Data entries
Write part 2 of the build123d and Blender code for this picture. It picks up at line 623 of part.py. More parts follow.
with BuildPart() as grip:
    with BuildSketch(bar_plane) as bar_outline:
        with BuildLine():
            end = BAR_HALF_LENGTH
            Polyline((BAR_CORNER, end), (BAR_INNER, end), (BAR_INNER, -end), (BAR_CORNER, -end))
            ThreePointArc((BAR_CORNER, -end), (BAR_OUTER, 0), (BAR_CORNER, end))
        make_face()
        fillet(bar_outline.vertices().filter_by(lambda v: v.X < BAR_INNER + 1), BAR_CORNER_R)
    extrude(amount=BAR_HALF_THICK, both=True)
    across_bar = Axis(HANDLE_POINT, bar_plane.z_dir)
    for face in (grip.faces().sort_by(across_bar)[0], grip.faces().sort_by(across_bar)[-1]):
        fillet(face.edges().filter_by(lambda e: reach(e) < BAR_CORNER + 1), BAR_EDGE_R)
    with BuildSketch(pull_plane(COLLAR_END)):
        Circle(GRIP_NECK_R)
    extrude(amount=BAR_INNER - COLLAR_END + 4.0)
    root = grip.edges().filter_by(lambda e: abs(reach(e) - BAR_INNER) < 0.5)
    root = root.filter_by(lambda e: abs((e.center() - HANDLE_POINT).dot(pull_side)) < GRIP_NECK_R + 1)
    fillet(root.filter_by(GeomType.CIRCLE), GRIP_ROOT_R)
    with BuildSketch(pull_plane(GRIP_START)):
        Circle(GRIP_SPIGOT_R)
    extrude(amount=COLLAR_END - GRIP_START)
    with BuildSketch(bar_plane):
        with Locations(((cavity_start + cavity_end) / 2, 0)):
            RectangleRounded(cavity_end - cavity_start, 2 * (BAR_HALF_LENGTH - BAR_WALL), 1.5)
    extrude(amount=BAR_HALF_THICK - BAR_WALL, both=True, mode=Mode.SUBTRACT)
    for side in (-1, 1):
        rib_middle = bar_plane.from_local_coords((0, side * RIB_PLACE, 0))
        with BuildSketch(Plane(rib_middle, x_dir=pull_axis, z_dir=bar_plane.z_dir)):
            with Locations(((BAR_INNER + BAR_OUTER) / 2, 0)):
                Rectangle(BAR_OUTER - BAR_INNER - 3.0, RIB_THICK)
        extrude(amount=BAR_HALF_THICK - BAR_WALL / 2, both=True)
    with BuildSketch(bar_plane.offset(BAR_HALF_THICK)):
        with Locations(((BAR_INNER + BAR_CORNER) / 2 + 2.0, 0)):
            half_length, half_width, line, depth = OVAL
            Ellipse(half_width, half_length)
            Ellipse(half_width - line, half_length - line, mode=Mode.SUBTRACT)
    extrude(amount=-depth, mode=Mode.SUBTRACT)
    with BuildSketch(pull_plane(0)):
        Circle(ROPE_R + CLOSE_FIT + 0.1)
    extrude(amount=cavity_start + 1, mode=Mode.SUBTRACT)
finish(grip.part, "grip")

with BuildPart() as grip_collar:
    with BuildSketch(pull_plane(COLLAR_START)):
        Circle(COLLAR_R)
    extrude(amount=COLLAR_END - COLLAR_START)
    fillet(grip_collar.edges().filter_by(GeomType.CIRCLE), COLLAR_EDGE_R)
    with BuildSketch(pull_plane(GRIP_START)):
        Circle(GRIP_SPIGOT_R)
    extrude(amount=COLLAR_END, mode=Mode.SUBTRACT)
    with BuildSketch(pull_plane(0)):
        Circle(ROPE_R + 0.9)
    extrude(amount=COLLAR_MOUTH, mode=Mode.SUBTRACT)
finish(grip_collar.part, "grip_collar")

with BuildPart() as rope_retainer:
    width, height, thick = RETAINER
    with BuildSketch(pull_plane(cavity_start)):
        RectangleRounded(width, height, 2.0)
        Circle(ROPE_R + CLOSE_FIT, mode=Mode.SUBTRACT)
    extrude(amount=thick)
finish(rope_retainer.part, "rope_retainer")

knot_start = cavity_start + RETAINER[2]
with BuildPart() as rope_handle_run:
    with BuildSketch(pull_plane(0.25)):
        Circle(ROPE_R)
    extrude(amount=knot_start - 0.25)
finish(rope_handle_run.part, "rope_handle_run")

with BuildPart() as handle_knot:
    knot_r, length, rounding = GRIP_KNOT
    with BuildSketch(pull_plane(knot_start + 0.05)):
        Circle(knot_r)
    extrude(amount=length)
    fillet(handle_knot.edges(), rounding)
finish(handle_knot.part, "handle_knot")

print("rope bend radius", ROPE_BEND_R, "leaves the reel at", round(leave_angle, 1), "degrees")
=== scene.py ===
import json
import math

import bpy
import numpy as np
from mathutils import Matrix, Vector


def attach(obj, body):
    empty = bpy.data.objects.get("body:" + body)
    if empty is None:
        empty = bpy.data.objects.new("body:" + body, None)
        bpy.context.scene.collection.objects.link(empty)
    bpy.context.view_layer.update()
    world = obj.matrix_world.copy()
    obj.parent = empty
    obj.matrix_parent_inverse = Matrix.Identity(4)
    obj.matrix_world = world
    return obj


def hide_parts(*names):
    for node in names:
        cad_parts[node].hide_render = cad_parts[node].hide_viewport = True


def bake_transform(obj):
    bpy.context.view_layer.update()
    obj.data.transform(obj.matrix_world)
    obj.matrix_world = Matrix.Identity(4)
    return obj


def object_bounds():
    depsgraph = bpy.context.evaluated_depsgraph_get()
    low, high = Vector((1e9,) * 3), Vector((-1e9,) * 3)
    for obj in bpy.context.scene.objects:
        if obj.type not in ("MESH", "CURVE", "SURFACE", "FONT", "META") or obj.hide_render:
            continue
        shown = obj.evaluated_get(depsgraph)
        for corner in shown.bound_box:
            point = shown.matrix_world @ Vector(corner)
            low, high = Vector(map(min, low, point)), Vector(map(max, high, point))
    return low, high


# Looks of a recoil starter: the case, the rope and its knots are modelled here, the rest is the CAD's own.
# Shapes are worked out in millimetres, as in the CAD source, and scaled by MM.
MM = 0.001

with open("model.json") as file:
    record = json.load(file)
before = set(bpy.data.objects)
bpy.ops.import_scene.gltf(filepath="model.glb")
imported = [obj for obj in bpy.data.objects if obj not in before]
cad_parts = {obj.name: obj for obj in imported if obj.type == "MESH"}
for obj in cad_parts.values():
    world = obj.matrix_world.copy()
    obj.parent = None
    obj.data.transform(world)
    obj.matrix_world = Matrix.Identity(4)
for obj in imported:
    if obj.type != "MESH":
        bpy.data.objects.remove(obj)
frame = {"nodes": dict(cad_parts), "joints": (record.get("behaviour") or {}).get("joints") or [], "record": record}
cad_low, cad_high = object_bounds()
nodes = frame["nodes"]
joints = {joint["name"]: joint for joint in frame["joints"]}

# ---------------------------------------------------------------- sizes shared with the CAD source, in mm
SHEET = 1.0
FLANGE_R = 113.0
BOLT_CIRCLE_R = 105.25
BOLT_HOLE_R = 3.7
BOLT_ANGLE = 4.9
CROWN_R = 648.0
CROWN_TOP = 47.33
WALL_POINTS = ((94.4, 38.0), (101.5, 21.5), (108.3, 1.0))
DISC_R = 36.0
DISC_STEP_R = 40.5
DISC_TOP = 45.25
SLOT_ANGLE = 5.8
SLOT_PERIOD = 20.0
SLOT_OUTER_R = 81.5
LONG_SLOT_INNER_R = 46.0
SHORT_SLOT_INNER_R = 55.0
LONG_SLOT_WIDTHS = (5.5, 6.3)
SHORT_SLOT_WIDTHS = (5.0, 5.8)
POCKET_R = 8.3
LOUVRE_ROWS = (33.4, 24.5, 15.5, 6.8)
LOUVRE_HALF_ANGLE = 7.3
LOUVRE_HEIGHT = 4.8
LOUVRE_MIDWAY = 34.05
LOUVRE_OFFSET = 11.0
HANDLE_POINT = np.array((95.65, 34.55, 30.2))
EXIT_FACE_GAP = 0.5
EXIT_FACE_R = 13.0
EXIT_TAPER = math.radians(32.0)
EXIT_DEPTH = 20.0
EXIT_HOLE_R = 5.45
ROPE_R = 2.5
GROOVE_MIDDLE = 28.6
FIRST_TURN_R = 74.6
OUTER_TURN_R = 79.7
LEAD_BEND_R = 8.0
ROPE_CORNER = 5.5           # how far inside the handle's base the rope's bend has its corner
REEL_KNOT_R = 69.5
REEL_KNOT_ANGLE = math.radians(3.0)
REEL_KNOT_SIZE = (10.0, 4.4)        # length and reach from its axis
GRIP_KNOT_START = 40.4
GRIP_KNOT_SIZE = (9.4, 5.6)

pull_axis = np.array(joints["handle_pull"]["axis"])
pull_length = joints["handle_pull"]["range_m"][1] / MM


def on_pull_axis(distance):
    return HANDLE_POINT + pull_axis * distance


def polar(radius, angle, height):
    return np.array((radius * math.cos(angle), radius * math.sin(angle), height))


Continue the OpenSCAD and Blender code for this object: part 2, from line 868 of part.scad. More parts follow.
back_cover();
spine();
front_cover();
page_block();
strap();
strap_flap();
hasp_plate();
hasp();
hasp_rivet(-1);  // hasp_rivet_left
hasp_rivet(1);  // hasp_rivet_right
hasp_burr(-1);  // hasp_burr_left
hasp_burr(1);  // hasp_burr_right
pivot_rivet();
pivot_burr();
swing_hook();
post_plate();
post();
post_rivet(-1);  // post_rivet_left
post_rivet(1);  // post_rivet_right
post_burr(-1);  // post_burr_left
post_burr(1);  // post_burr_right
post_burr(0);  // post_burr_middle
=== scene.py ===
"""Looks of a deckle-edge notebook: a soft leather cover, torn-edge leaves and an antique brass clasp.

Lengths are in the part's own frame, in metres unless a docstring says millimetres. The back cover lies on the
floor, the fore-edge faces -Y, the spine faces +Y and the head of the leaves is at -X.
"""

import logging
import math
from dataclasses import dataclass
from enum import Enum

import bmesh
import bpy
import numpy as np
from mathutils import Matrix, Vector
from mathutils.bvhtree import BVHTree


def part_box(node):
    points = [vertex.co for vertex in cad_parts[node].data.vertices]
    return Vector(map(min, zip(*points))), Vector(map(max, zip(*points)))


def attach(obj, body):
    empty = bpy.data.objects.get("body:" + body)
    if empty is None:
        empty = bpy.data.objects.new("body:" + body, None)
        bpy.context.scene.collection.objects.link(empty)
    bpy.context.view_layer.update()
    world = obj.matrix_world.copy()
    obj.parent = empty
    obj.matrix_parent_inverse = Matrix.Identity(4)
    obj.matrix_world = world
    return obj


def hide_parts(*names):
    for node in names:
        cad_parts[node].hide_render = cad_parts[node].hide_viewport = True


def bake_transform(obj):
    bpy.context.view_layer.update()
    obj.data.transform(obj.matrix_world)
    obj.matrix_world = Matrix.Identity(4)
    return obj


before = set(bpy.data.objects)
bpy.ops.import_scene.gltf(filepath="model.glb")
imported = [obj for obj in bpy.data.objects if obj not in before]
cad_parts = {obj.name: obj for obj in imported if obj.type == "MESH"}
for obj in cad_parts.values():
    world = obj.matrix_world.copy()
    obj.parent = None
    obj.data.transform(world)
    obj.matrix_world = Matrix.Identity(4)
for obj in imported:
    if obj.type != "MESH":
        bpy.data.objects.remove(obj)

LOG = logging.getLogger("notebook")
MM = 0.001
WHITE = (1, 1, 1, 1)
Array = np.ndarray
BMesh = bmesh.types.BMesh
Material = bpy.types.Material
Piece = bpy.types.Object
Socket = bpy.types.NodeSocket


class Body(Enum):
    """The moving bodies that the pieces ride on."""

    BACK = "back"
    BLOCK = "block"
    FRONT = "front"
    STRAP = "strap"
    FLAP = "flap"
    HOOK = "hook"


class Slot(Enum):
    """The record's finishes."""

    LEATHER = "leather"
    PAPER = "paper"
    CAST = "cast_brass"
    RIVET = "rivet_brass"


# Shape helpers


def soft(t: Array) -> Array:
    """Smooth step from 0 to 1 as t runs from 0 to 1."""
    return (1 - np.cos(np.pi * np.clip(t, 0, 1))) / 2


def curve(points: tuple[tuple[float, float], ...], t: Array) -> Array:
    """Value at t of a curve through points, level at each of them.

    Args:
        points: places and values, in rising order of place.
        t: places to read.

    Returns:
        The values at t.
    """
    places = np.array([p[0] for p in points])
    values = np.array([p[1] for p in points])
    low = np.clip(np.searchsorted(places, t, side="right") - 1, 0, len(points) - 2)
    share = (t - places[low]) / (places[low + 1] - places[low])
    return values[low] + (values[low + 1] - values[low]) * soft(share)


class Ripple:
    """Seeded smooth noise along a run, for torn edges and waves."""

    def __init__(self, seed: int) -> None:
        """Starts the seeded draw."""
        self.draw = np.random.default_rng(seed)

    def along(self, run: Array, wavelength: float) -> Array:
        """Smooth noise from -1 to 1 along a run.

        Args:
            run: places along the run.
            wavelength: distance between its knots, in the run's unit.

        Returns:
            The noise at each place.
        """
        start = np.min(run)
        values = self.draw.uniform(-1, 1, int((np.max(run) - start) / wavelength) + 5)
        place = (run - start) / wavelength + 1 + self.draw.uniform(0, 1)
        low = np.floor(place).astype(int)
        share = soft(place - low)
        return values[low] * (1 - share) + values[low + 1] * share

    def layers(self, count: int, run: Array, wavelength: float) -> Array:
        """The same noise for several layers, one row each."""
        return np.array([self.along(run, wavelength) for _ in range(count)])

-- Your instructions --
Begin at the line that has "shown = obj.evaluated_get(depsgraph)"; stop after the line that has "return low, high". Copy every line in that span exactly.

-- Written reply --
        shown = obj.evaluated_get(depsgraph)
        for corner in shown.bound_box:
            point = shown.matrix_world @ Vector(corner)
            low, high = Vector(map(min, low, point)), Vector(map(max, high, point))
    return low, high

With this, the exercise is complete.